Saturday, November 17, 2012

Single women voted for Obama while married women preferred Romney

Nearly a quarter of the voters in the 2012 election were unmarried women – and Obama captured more than two-thirds of their votes, 67%, according to research by the Women's Voices Women Vote Action Fund. The most crucial component of the women's vote is no longer white, married middle class suburbanites but a broad coalition of unmarried women, people of color and those under the age of 30. The unmarried women of the 2012 make up almost 40% of the African American population, nearly 30% of the Latino population, and about a third of all young voters, or 32.7%, according to the research. They are divorced, separated, widowed, or have never married. Single women have traditionally been Democratic voters, largely for economic reasons. They tend to have less money than married women – because they don't have a husband's earnings to fall back on. They also tend to be less educated. More and more Americans are single. Singe people are now the majority in about 15 or 16 states – several of them the swing states that decide presidential elections.
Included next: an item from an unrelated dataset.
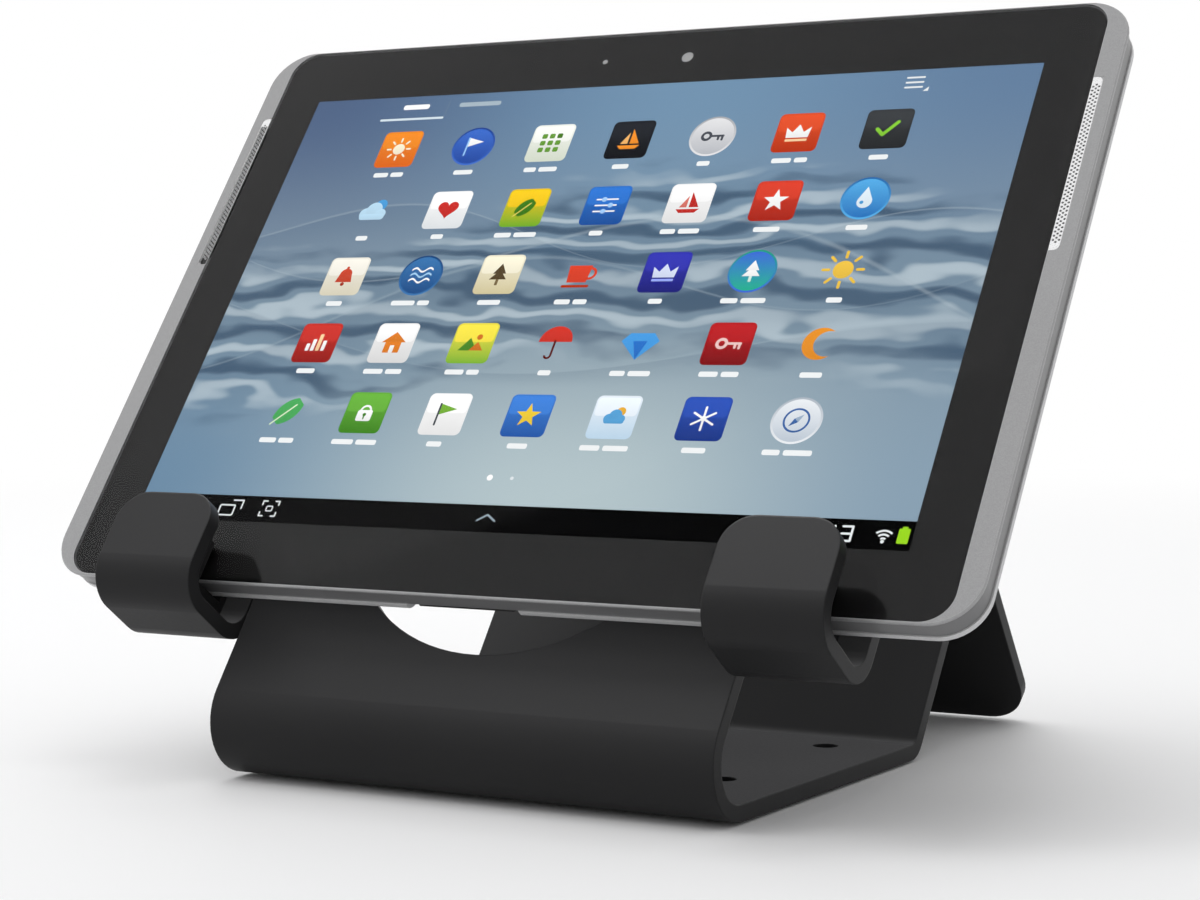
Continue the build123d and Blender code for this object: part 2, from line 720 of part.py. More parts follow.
# Rear shell with its lip, the posts for the screws and the notch for the dock connector
board_top_rise = cavity_height / 2 - board_top_gap
board_bottom_rise = board_top_rise - board_height
chassis_width = cavity_width - 2 * chassis_side_gap
chassis_height = cavity_height - 2 * chassis_end_gap
screw_x = cavity_width / 2 - screw_side_inset
screw_rise = board_bottom_rise - screw_board_gap
screw_places = [(side * screw_x, row * screw_rise) for side in (-1, 1) for row in (-1, 1)]
rear_camera_rise = tablet_height / 2 - rear_camera_inset
shell_width = tablet_width - 2 * shell_inset
shell_height = tablet_height - 2 * shell_inset
shell_bottom = -shell_height / 2
notch_half = dock_notch_width / 2
notch_inner_half = dock_notch_inner_width / 2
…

Among women, unmarried women made up about 20% of the electorate in the 2008 elections. By 2012, about 23% of voters were single women – and they opted overwhelmingly for Obama, giving him 67% of their votes. The challenge for Democrats, however, is that unmarried women have not always been reliable voters. Nearly 11 million of the single women who turned out for Obama in 2008 skipped the 2010 congressional elections, which led to the Republican takeover of the House of Representatives.